I believe this should be safe, because R code files should be in ASCII
[http://en.wikipedia.org/wiki/ASCII] and only in source-code comments
you may use other characters.  This is from Section 'Package
subdirectories' in 'Writing R Extensions':

"Only ASCII characters (and the control characters tab, formfeed, LF
and CR) should be used in code files. Other characters are accepted in
comments, but then the comments may not be readable in e.g. a UTF-8
locale. Non-ASCII characters in object names will normally fail when
the package is installed. Any byte will be allowed in a quoted
character string but \uxxxx escapes should be used for non-ASCII
characters. However, non-ASCII character strings may not be usable in
some locales and may display incorrectly in others."

Since comments are dropped by parse(), their actual content does not
matter, and the rest of the code should be in ASCII.

(*) It could be that the specific encoding "ascii" is not cross
platforms. If so, is there another way to specify a pure ASCII
encoding?

BACKGROUND:
If a user/system sets the 'encoding' option at startup, it may break
package installations from source if the package has source code
comments with non-ASCII characters.  For example,

$ mkdir foo; cd foo
$ echo "options(encoding='UTF-8')" > .Rprofile
$ R --vanilla
> install.packages("R.oo", type="source")

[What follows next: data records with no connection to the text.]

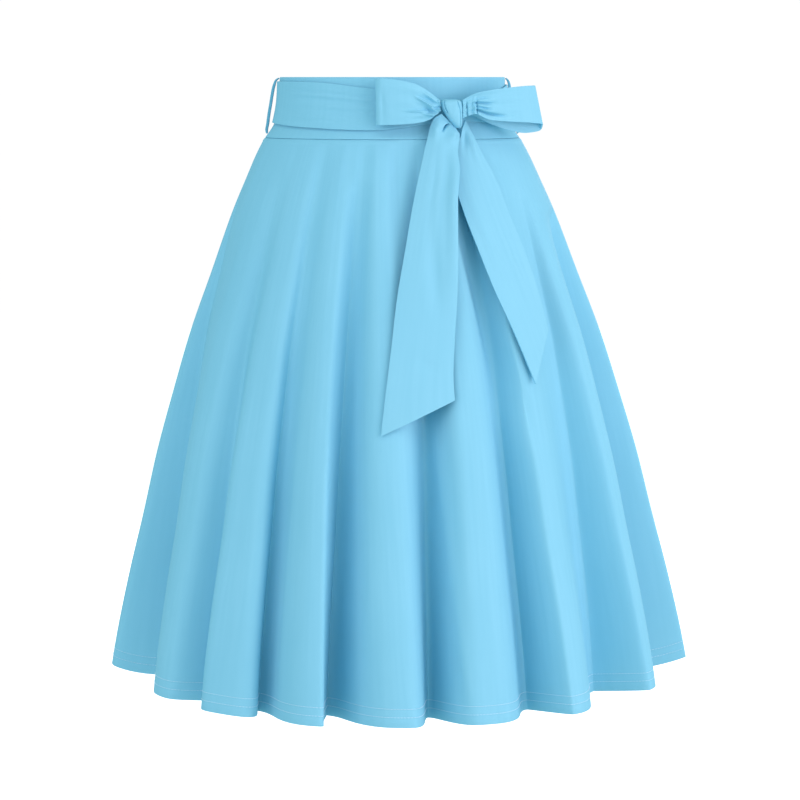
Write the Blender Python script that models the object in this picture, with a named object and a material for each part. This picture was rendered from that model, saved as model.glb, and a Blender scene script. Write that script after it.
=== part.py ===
"""Flared a-line skirt with a waistband, belt loops and a wide sash tied in a bow at the front.

Metres, +Z up. The wearer faces -Y, and +X is at the right of somebody who looks at the front.
The origin is the middle of the waist opening, level with the waistband's top edge, so a point
that lies "drop" below that edge has z = -drop. The skirt keeps the hollow form that it has when
it is worn. Its folds are named and numbered by phase: crest number n is at phase n, and the
valley that follows it, going from the left side round the front to the right and back, is at
phase n + 0.5.
"""

from collections import namedtuple
from math import cos, pi, radians, sin

import bmesh
import bpy
import numpy as np

# ---------------------------------------------------------------- driving sizes
GAP = 0.0003  # between two sewn pieces
WAIST_HALF_WIDTH = 0.122
WAIST_HALF_DEPTH = 0.091
DEPTH_SHARE = 0.912  # growth of the half depth for each metre that the half width grows
BAND_HEIGHT = 0.065
BAND_WALL = 0.0022
SKIRT_WALL = 0.0015
HEM_WALL = 0.0024  # the cloth is turned up here
HEM_TURN = 0.020
HEM_DROP_SIDE = 0.646
HEM_DROP_FRONT = 0.652
HEM_SHIFT = 0.010  # the hem hangs a little to the right of the waist
HEM_RISE = 0.031  # how much lower the hem is where a fold goes all the way in
SIDE_DIP = 0.007  # how much lower it is midway down a fold's flank, at the two sides
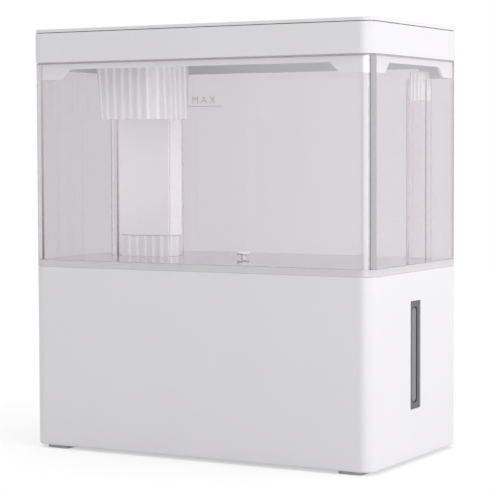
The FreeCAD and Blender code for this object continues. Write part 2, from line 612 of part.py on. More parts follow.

> install.packages("R.oo", type="source")
Installing package into 'C:/Users/hb/R/win-library/3.2'
(as 'lib' is unspecified)
--- Please select a CRAN mirror for use in this session ---
trying URL 'http://cran.at.r-project.org/src/contrib/R.oo_1.18.0.tar.gz'
Content type 'application/x-gzip' length 394545 bytes (385 KB)
opened URL
downloaded 385 KB

* installing *source* package 'R.oo' ...
** package 'R.oo' successfully unpacked and MD5 sums checked
** R
Warning in parse(outFile) :
  invalid input found on input connection 'C:/Users/hb/R/win-library/3.2/R.oo/R/
R.oo'
** inst
** preparing package for lazy loading
Warning in parse(n = -1, file = file, srcfile = NULL, keep.source = FALSE) :
  invalid input found on input connection 'C:/Users/hb/R/win-library/3.2/R.oo/R/
R.oo'
** help
[...]

(This can be an extremely time consuming task to troubleshoot,
particularly if reported to a package maintainer not having access to
the original system).

FYI, setting it only in the session is alright:

> options(encoding="UTF-8")
> install.packages("R.oo", type="source")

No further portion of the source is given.